• _TASK PROMPT_:
Repeat the lines that follow, leaving nothing out.

--- Begin DATA SECTION ---

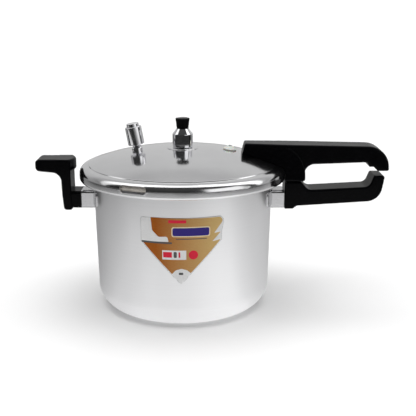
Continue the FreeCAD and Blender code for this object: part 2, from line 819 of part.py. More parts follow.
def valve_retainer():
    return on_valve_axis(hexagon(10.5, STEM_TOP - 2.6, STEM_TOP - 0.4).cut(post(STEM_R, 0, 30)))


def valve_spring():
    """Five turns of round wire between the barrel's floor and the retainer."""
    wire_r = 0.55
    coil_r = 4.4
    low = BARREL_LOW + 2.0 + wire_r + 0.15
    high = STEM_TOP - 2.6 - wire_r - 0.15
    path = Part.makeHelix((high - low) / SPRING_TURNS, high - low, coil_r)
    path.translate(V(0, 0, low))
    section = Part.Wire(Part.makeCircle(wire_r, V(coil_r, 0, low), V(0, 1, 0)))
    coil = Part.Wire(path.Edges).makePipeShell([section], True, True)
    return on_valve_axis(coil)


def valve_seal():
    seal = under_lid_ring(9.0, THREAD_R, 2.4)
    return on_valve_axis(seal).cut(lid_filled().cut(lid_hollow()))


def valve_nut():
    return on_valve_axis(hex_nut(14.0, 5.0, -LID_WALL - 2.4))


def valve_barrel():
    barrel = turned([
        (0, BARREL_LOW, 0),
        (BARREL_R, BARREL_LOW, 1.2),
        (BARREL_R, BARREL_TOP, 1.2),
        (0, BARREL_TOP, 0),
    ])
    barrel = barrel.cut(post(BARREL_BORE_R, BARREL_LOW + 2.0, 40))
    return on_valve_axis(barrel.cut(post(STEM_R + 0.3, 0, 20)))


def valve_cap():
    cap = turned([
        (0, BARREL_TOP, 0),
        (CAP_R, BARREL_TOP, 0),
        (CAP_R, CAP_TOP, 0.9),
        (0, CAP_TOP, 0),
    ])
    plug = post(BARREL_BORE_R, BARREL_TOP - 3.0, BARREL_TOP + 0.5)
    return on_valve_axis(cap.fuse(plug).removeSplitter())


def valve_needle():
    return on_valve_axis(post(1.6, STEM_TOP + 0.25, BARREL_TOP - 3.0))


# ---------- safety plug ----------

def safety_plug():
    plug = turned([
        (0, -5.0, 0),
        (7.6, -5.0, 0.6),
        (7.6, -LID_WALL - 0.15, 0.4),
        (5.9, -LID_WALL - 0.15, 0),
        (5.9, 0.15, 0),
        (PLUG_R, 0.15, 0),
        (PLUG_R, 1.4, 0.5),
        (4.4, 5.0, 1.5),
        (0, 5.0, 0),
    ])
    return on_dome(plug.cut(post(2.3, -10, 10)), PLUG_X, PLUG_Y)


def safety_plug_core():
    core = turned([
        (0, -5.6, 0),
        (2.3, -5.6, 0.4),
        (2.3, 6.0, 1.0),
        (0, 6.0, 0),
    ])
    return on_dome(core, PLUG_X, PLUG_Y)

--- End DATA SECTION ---

• _SOLUTION TO THIS TASK_:
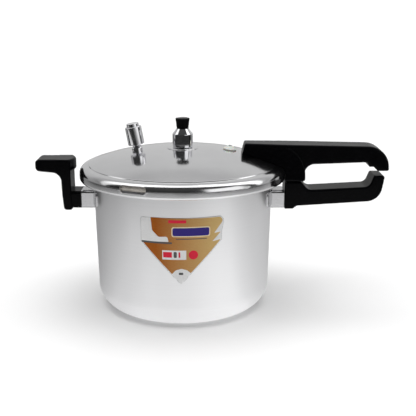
Continue the FreeCAD and Blender code for this object: part 2, from line 819 of part.py. More parts follow.
def valve_retainer():
    return on_valve_axis(hexagon(10.5, STEM_TOP - 2.6, STEM_TOP - 0.4).cut(post(STEM_R, 0, 30)))


def valve_spring():
    """Five turns of round wire between the barrel's floor and the retainer."""
    wire_r = 0.55
    coil_r = 4.4
    low = BARREL_LOW + 2.0 + wire_r + 0.15
    high = STEM_TOP - 2.6 - wire_r - 0.15
    path = Part.makeHelix((high - low) / SPRING_TURNS, high - low, coil_r)
    path.translate(V(0, 0, low))
    section = Part.Wire(Part.makeCircle(wire_r, V(coil_r, 0, low), V(0, 1, 0)))
    coil = Part.Wire(path.Edges).makePipeShell([section], True, True)
    return on_valve_axis(coil)


def valve_seal():
    seal = under_lid_ring(9.0, THREAD_R, 2.4)
    return on_valve_axis(seal).cut(lid_filled().cut(lid_hollow()))


def valve_nut():
    return on_valve_axis(hex_nut(14.0, 5.0, -LID_WALL - 2.4))


def valve_barrel():
    barrel = turned([
        (0, BARREL_LOW, 0),
        (BARREL_R, BARREL_LOW, 1.2),
        (BARREL_R, BARREL_TOP, 1.2),
        (0, BARREL_TOP, 0),
    ])
    barrel = barrel.cut(post(BARREL_BORE_R, BARREL_LOW + 2.0, 40))
    return on_valve_axis(barrel.cut(post(STEM_R + 0.3, 0, 20)))


def valve_cap():
    cap = turned([
        (0, BARREL_TOP, 0),
        (CAP_R, BARREL_TOP, 0),
        (CAP_R, CAP_TOP, 0.9),
        (0, CAP_TOP, 0),
    ])
    plug = post(BARREL_BORE_R, BARREL_TOP - 3.0, BARREL_TOP + 0.5)
    return on_valve_axis(cap.fuse(plug).removeSplitter())


def valve_needle():
    return on_valve_axis(post(1.6, STEM_TOP + 0.25, BARREL_TOP - 3.0))


# ---------- safety plug ----------

def safety_plug():
    plug = turned([
        (0, -5.0, 0),
        (7.6, -5.0, 0.6),
        (7.6, -LID_WALL - 0.15, 0.4),
        (5.9, -LID_WALL - 0.15, 0),
        (5.9, 0.15, 0),
        (PLUG_R, 0.15, 0),
        (PLUG_R, 1.4, 0.5),
        (4.4, 5.0, 1.5),
        (0, 5.0, 0),
    ])
    return on_dome(plug.cut(post(2.3, -10, 10)), PLUG_X, PLUG_Y)


def safety_plug_core():
    core = turned([
        (0, -5.6, 0),
        (2.3, -5.6, 0.4),
        (2.3, 6.0, 1.0),
        (0, 6.0, 0),
    ])
    return on_dome(core, PLUG_X, PLUG_Y)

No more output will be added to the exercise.